I feel burned-out, overwhelmed, stressed, depressed and the list goes on. I am yelling with my frustration in ways I hate; I want to 'retire'--but, I'm a stay at home mom. Breaks rarely occur for me. I want and crave time alone. My poor husband actually has come home from work early once this week, and may do so again today, since I am struggling so badly with this.

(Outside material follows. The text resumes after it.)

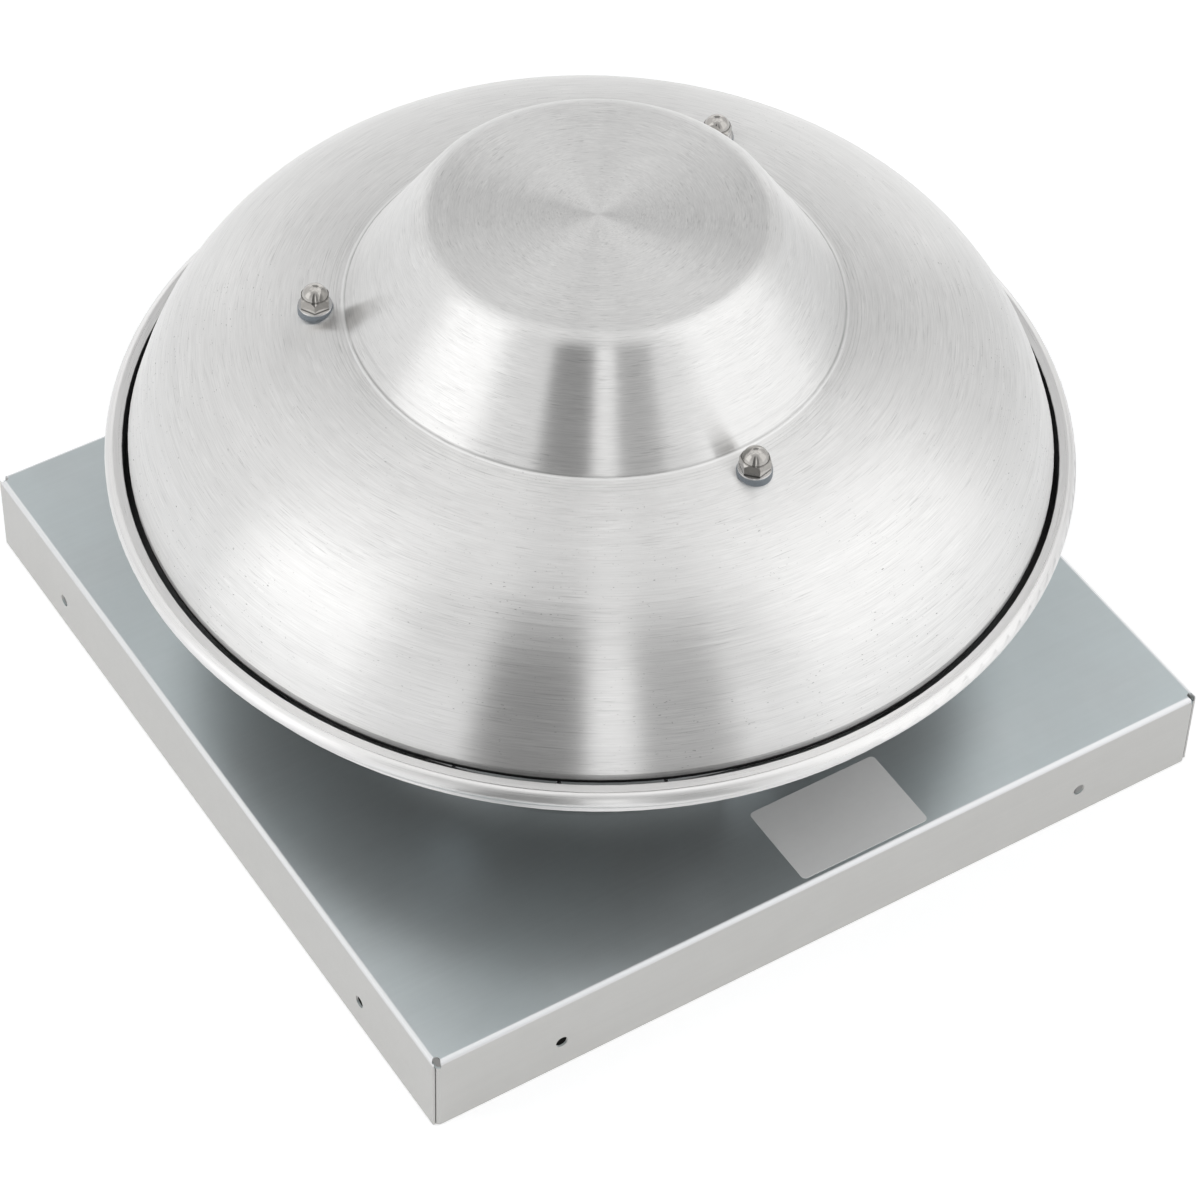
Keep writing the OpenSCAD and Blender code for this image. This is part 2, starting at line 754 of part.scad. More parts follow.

We have been making plans for an upcoming vacation, but I hardly want to go anymore. Moms DO NOT get a vacation. My husband won't be at work, my kids will get to have a break from the norm....but me? I'll still change diapers, wake up at night, discipline and fix boo-boos. I'll still contend with Little B eating enough of his meal to earn a dessert, and breastfeed my daughter. I'll still be a 24 hour stay-with-kids mom...just not at home for a week. I swear, I wish I could send the three of them on vacation and take a week ALONE (or better yet, go on the vacation alone...). In my dreams. (And, I know I'd miss them.)

Don't get me wrong, I have good kids. I am just tired of deaf ears and strong wills. Both of which I used to be champions at. And still keep on reserve. I need to send my mom flowers, probably.

All this to say it's been a bad, bad week. I wish I was eating sugar. I deserve a nice, big chocolate dessert. Hmpht.